Rabbi Soloveitchik posited that the question itself contains the answer. Because the death of other relatives is less natural, our Sages were concerned that a person may overdo his bereavement if he was permitted to absorb himself in his grief, so they limited the mourning period to 30 days, a concern which isn't applicable to the natural death of a parent.

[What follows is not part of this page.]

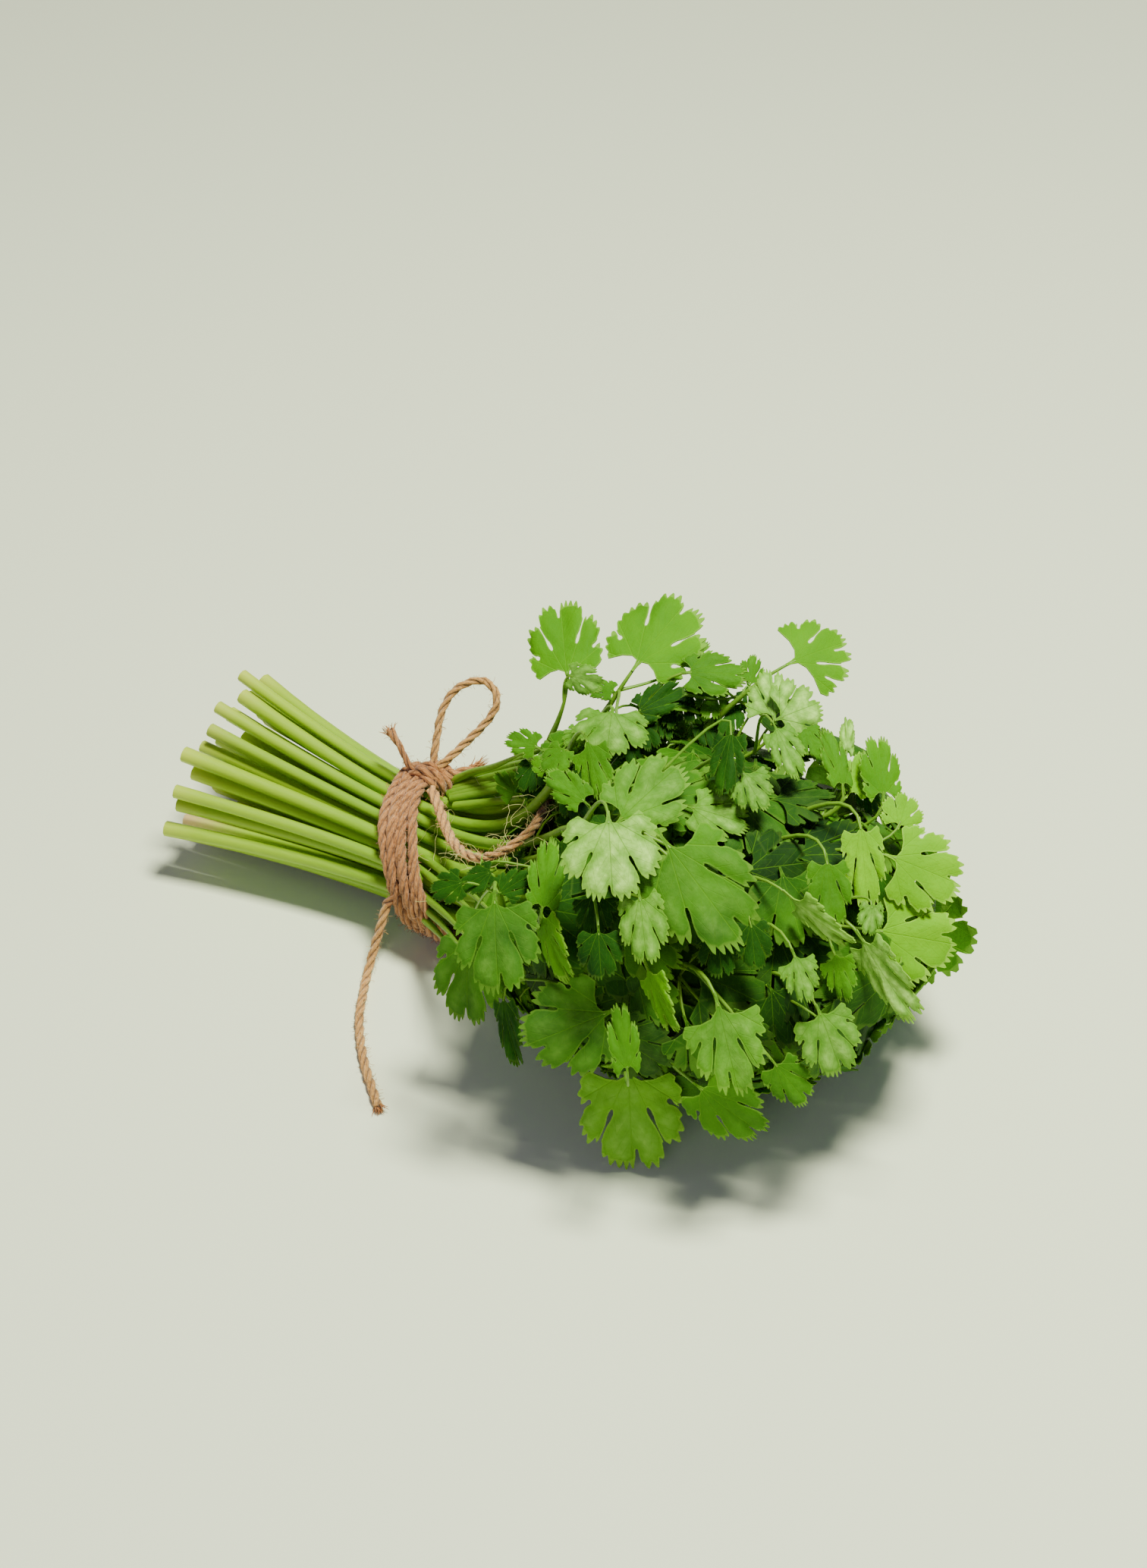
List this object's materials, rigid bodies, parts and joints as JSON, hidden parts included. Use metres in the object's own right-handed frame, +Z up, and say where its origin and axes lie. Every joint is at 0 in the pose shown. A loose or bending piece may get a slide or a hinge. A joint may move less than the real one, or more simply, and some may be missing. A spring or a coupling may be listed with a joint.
{
  "type": "tied coriander bunch",
  "caption": "Bunch of fresh coriander lying on its side, cut stems held in jute twine with a bow loop and a long tail, broad toothed leaflets fanned out at the other end.",
  "frame": {"origin": "the flat spot at the lowest point of the twine tie, on the surface the bunch lies on", "axes": "+X along the stems towards the leaves, +Y across the bunch, +Z up"},
  "size_m": [0.2609, 0.162, 0.1174],
  "materials": {
    "coriander": "fresh coriander: satin green leaves and smooth yellow-green stems",
    "jute": "three-ply spun jute, matt and a little hairy"
  },
  "bodies": {
    "root": {"leafy_stem_01": "coriander", "leafy_stem_02": "coriander", "leafy_stem_03": "coriander", "leafy_stem_04": "coriander", "leafy_stem_05": "coriander", "leafy_stem_06": "coriander", "leafy_stem_07": "coriander", "leafy_stem_08": "coriander", "leafy_stem_09": "coriander", "leafy_stem_10": "coriander", "leafy_stem_11": "coriander", "leafy_stem_12": "coriander", "leafy_stem_13": "coriander", "leafy_stem_14": "coriander", "leafy_stem_15": "coriander", "leafy_stem_16": "coriander", "leafy_stem_17": "coriander", "leafy_stem_18": "coriander", "leafy_stem_19": "coriander", "leafy_stem_20": "coriander", "leafy_stem_21": "coriander", "leafy_stem_22": "coriander", "leafy_stem_23": "coriander", "leafy_stem_24": "coriander", "leafy_stem_25": "coriander", "leafy_stem_26": "coriander", "leafy_stem_27": "coriander", "leafy_stem_28": "coriander", "leafy_stem_29": "coriander", "leafy_stem_30": "coriander", "leafy_stem_31": "coriander", "leafy_stem_32": "coriander", "twine_bow_loop": "jute", "twine_front_end": "jute", "twine_tail": "jute", "twine_tie": "jute"}
  },
  "joints": []
}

Finally, Rabbi Yosef Sorotzkin (Meged Yosef) suggests that a person needs the advice of his parents for his entire life. When a parent dies, a child must focus on remembering and internalizing their values and priorities, which will guide him for the rest of his life. He does so by mourning the loss and focusing on the memories for an entire year, for this period contains all of the festivals and different periods in life through which a person passes.
* * *
The Torah prohibits extreme forms of mourning the death of loved ones (Deut. 14:1). Since the laws of nature dictate that every living thing will eventually die, why is human nature to mourn the loss of a loved one, sad as it may be, with such intensity when we mentally recognize that death is inevitable?
In his work Toras HaAdam on the laws of mourning, Nachmanides offers a fascinating explanation for this phenomenon. When God originally created the first man, Adam, He intended him to be immortal and created him with a nature reflecting this reality. When Adam sinned by eating from the forbidden fruit, he brought death to mankind and to the entire world.
Nevertheless, although this new development completely changed the nature of our life on earth, it had no effect on man's internal makeup, which was designed to reflect the reality that man was intended to live forever. Although our minds recognize that people ultimately must die and we hear about death constantly, our internal makeup remains as it was originally designed. We expect our loved ones to live forever as they were originally intended to do, and we are therefore plunged into intense mourning when confronted with the reality that this is no longer the case.